In order to resolve the drawbacks of current SA methods and PCA for skeletal model reduction, we use f-OTD methodology for both SA and skeletal model reduction. The applicability of our approach is demonstrated for ethylene-air burning with the University of Southern California (USC) chemistry model [2] as the detailed model. Adiabatic, constant pressure, spatially homogeneous ignition is the canonical problem; and the generated skeletal models with f-OTD are compared against detailed and several skeletal models.

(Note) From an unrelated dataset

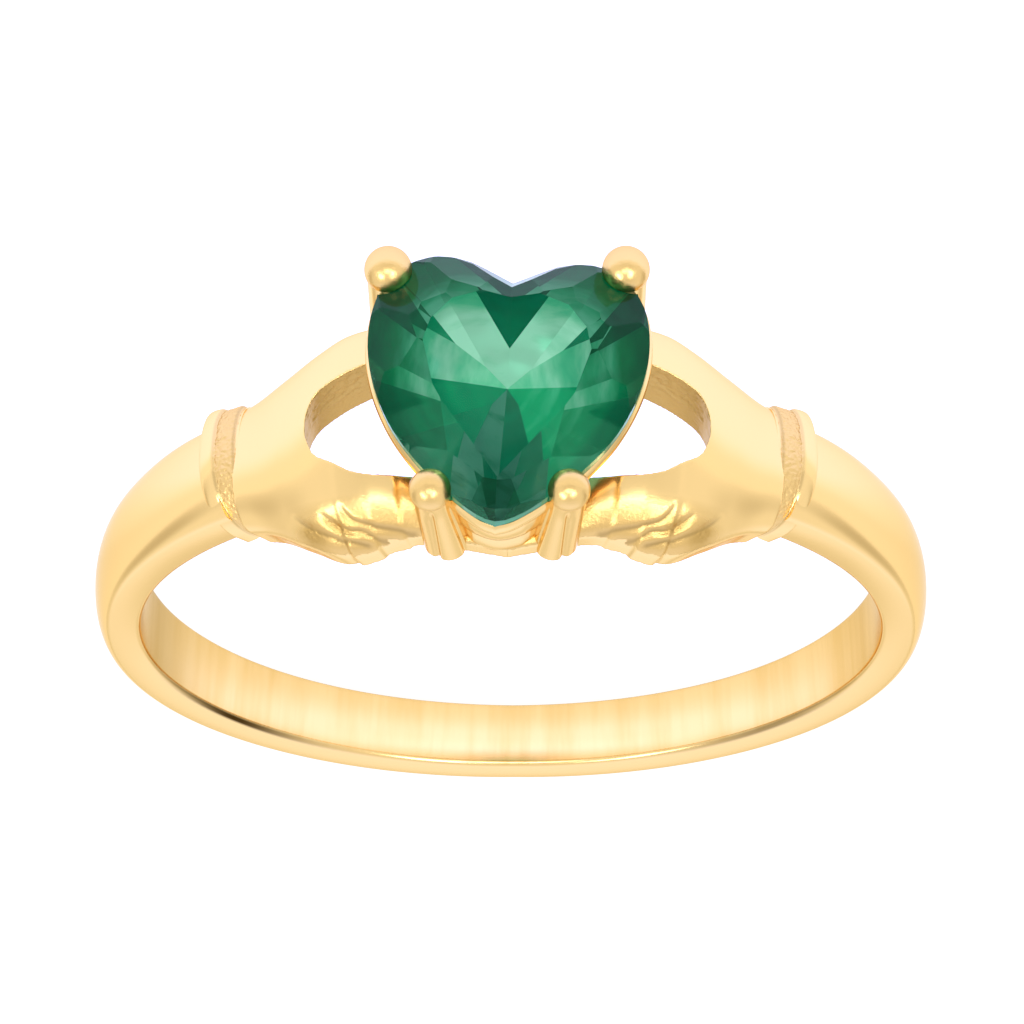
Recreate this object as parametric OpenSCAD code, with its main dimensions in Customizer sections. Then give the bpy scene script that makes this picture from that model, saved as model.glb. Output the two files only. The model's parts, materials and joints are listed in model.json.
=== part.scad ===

The remainder of this paper is organized as follows. The theoretical description of PCA and f-OTD and their mathematical derivations for SA are presented in Section 2. Model reduction with f-OTD is first described in Section 3, with a simple reaction model for hydrogen-oxygen combustion, followed by skeletal model reduction with f-OTD for the more complex ethylene-air system in Section 4. The paper ends with conclusions in Section 5. All the generated models are supplied in supplementary materials section.